The Aged Care Financial Sustainability Summit held in Canberra in June brought together 43 organisations representing aged care providers, government bodies, unions and consumers to address the funding challenges facing the aged care sector now and into the future.
Representing the broad view of summit attendees, the paper proposes that the federal government continues to be the primary funder of services.
However – for those who have the financial means – increased consumer co-contributions should be considered for aged care accommodation and lifestyle expenses.
Describing the current funding arrangement as “unsustainable”, ACCPA CEO Tom Symondson said: “The paper identifies that those with the means should be asked to pay, or partly pay, for those expenses they have paid for their entire lives – that includes accommodation and lifestyle expenses.”
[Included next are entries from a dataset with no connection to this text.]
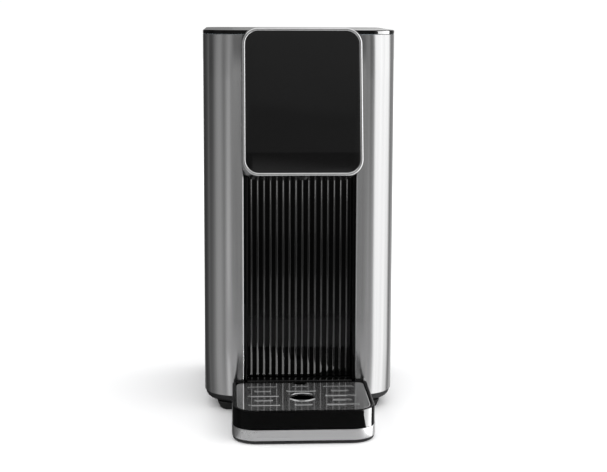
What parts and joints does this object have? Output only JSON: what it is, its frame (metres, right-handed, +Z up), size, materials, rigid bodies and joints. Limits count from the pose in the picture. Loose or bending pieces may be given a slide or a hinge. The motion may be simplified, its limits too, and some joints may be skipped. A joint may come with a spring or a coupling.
{
  "type": "countertop water dispenser",
  "caption": "Countertop hot-water dispenser with steel side panels, leaning glass control head, ribbed dispensing niche, slide-out drip tray and lift-off rear tank",
  "frame": {"origin": "centre of the footprint at the height the feet and tray rest on", "axes": "+X to the right seen from the front, front faces -Y, +Z up"},
  "size_m": [0.185, 0.2862, 0.3732],
  "materials": {
    "matte_black": "fine-grained satin black",
    "rubber_black": "matt moulded rubber",
    "brushed_steel": "vertical brushed grain, satin",
    "gloss_black": "high gloss black",
    "grey_plastic": "satin moulded",
    "chrome_band": "bright plated band",
    "black_glass": "black-backed touch glass, polished",
    "board_green": "solder mask",
    "seal_red": "silicone",
    "plated_steel": "zinc plated",
    "white_plastic": "satin moulded",
    "cast_aluminium": "as cast and machined",
    "hose_white": "translucent silicone hose",
    "silver_band": "satin brushed",
    "polished_steel": "polished, mirror-like with fine wear",
    "tank_clear": "smoky clear moulded plastic"
  },
  "bodies": {
    "housing": {"base_pan": "matte_black", "foot_front_left": "rubber_black", "foot_front_right": "rubber_black", "foot_rear_left": "rubber_black", "foot_rear_right": "rubber_black", "side_panel_left": "brushed_steel", "side_panel_right": "brushed_steel", "niche_panel": "gloss_black", "niche_sill": "matte_black", "front_skirt": "matte_black", "head_mount_plate": "grey_plastic", "head_band": "chrome_band", "control_glass": "black_glass", "head_carrier": "grey_plastic", "display_board": "board_green", "outlet_nozzle": "chrome_band", "top_cover": "gloss_black", "rear_bulkhead": "grey_plastic", "tank_plinth": "matte_black", "inlet_socket": "grey_plastic", "inlet_seal": "seal_red", "cord_gland": "rubber_black", "pump_mount": "rubber_black", "pump_motor": "plated_steel", "pump_head": "white_plastic", "flow_heater": "cast_aluminium", "heater_bracket": "plated_steel", "thermostat": "grey_plastic", "hose_tank_pump": "hose_white", "hose_pump_heater": "hose_white", "hose_heater_nozzle": "hose_white", "control_board": "board_green", "power_board": "board_green", "level_sensor": "grey_plastic"},
    "tray": {"tray_dish": "gloss_black", "tray_band": "silver_band", "tray_base": "matte_black"},
    "plate": {"drip_plate": "polished_steel"},
    "tank": {"tank_shell": "tank_clear", "tank_bridge": "gloss_black", "hinge_pin": "plated_steel", "valve_body": "grey_plastic", "valve_seal": "seal_red", "inlet_filter": "white_plastic", "valve_spring": "plated_steel"},
    "lid": {"tank_lid": "gloss_black"},
    "valve": {"valve_plunger": "white_plastic"}
  },
  "joints": [
    {"name": "tray_slide", "type": "slide", "parent": "housing", "child": "tray", "axis": [0, -1, 0], "range_m": [0, 0.12]},
    {"name": "plate_lift", "type": "slide", "parent": "tray", "child": "plate", "axis": [0, 0, 1], "range_m": [0, 0.05]},
    {"name": "tank_lift", "type": "slide", "parent": "housing", "child": "tank", "axis": [0, 0, 1], "range_m": [0, 0.345]},
    {"name": "tank_lid_hinge", "type": "hinge", "parent": "tank", "child": "lid", "pos_m": [0, 0.1287, 0.3689], "axis": [-1, 0, 0], "range_deg": [0, 90]},
    {"name": "valve_slide", "type": "slide", "parent": "tank", "child": "valve", "axis": [0, 0, 1], "range_m": [0, 0.004], "stiffness_N_per_m": 120, "springref_m": -0.003, "deforming": ["valve_spring"]}
  ]
}
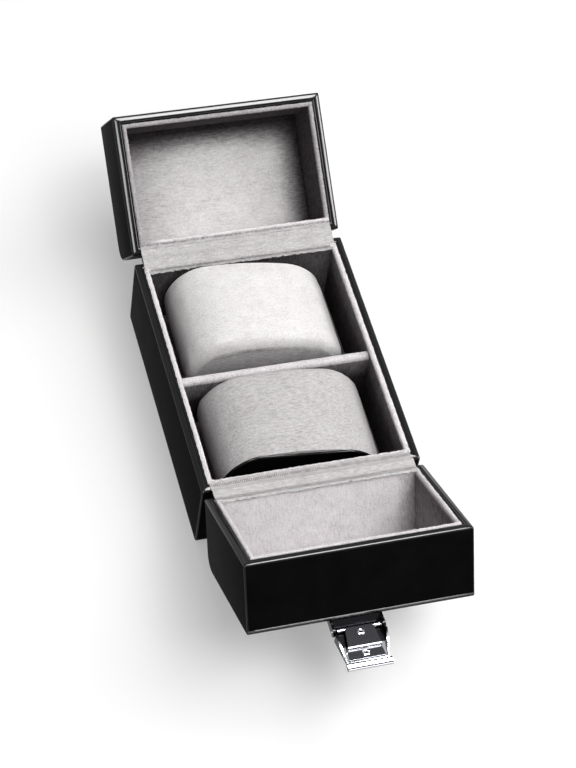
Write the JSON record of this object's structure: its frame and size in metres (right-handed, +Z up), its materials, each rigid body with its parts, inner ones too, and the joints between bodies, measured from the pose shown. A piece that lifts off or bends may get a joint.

ACCPA’s paper identifies 10 key principles for the government’s consideration in the design of a sustainable aged care system. It should be, say the authors:
- independent and person-centred
- transparent and specific
- flexible for First Nations aged care
- inter-generationally fair.
As the authors of the paper acknowledge: “Currently, the long-term financial viability of the sector is at risk with the majority of residential aged care facilities operating at a loss. The viability of home and community care providers also continues to trend down, highlighting the unsustainability of current aged care funding.
“The way Australia funds aged care – which has remained relatively unchanged for decades – needs to be modernised … We can no longer put off the structural reforms needed to ensure older Australians receive the care, dignity and quality of life they need.”